The computational algorithms that analyze our personal data online and in myriad medical, credit card, and other databases can make it increasingly easy to infer personal, intimate details about us (such as our personality, political ideology, or sexual preference) from seemingly mundane data (such as which pages someone has "Liked" on Facebook). People may not notice or know about these risks, and if they do, they must make ongoing decisions about which algorithms they may be providing with their personal information, which to ignore, and which to decry as invasive or unethical. Currently, the behaviors that emerge around these systems are poorly accounted for in existing technology design practices. To address this shortcoming, this work will answer the questions: How do people navigate a world in which data collection and analysis is a continuous feature of their environment? What strategies do people adopt based on their varied privacy perceptions, attitudes, and needs? How can interfaces and other features of internet systems be designed to support different styles of data privacy?
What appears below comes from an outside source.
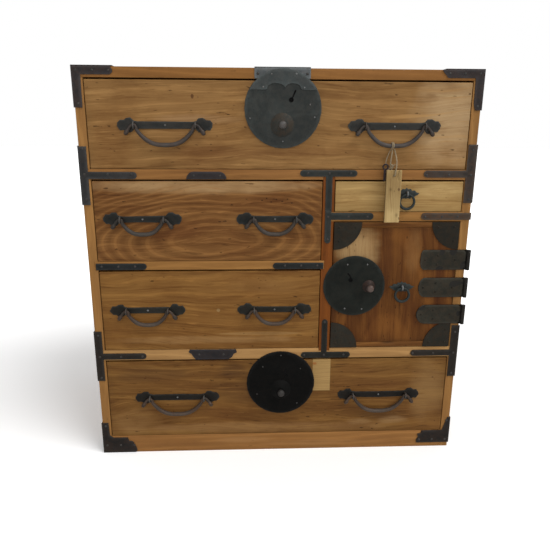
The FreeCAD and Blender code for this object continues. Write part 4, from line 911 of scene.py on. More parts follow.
def swept(line: np.ndarray, radii: np.ndarray, sides: int = 14) -> Shell:
    """A rod along a line, with a radius at each point and rounded ends.

    The section's first direction is carried from point to point by taking away its part
    along the new tangent, so it doesn't twist. Two smaller sections past each end lie on
    a sphere of the end's radius: at a share t of it, they are sqrt(1 - t * t) as wide.

    Args:
        line: n rows of points.
        radii: n radii.
        sides: points round the section.
    """
    line, radii = np.asarray(line, float), np.asarray(radii, float)
    tangent = np.gradient(line, axis=0)
    tangent /= np.linalg.norm(tangent, axis=1, keepdims=True)
    share = np.array([0.5, 0.87])
    narrow = np.sqrt(np.maximum(1 - share * share, 0.02))
    before = line[0] - tangent[0] * radii[0] * share[::-1, None]
    behind = line[-1] + tangent[-1] * radii[-1] * share[:, None]
    centres = np.vstack([before, line, behind])
    sizes = np.concatenate([radii[0] * narrow[::-1], radii, radii[-1] * narrow])
    tangents = np.vstack([tangent[:1], tangent[:1], tangent, tangent[-1:], tangent[-1:]])
    side = np.cross(tangent[0], [0.0, 1.0, 0.0])
    if np.linalg.norm(side) < 1e-3:
        side = np.cross(tangent[0], [1.0, 0.0, 0.0])
    angle = np.arange(sides) * 2 * np.pi / sides
    rows = []
    for centre, size, ahead in zip(centres, sizes, tangents):
        side = side - ahead * float(np.dot(side, ahead))
        side = side / np.linalg.norm(side)
        round_it = np.cos(angle)[:, None] * side + np.sin(angle)[:, None] * np.cross(ahead, side)
        rows.append(centre + size * round_it)
    last = (len(rows) - 1) * sides
    faces = [tuple(range(sides))[::-1], *quads(len(rows), sides), tuple(range(last, last + sides))]
    return Shell(np.vstack(rows), faces)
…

This proposal uses search-related behaviors as a research and design context to examine user adaptation and response to pervasive data collection. Through a series of surveys, the project team will develop a validated measure of privacy patterns or styles related to the technologies, tools, and beliefs that people habitually use to guide their data privacy behaviors. The researchers also will conduct qualitative interviews with users of data protection tools. These interviews will establish what specific strategies these users employ to protect their privacy from algorithmic analysis, if any, as well as the mental models that give rise to efficacy beliefs about those strategies. They will create a collection of experimental prototype tools to explore the design space around algorithmic privacy. Collectively, this work will expand our technology design vocabulary in terms of being able to account for different styles of privacy practices. This research has the potential to significantly improve privacy policies and technologies by describing the specific challenges that people face as they attempt to protect their privacy.
This award reflects NSF's statutory mission and has been deemed worthy of support through evaluation using the Foundation's intellectual merit and broader impacts review criteria.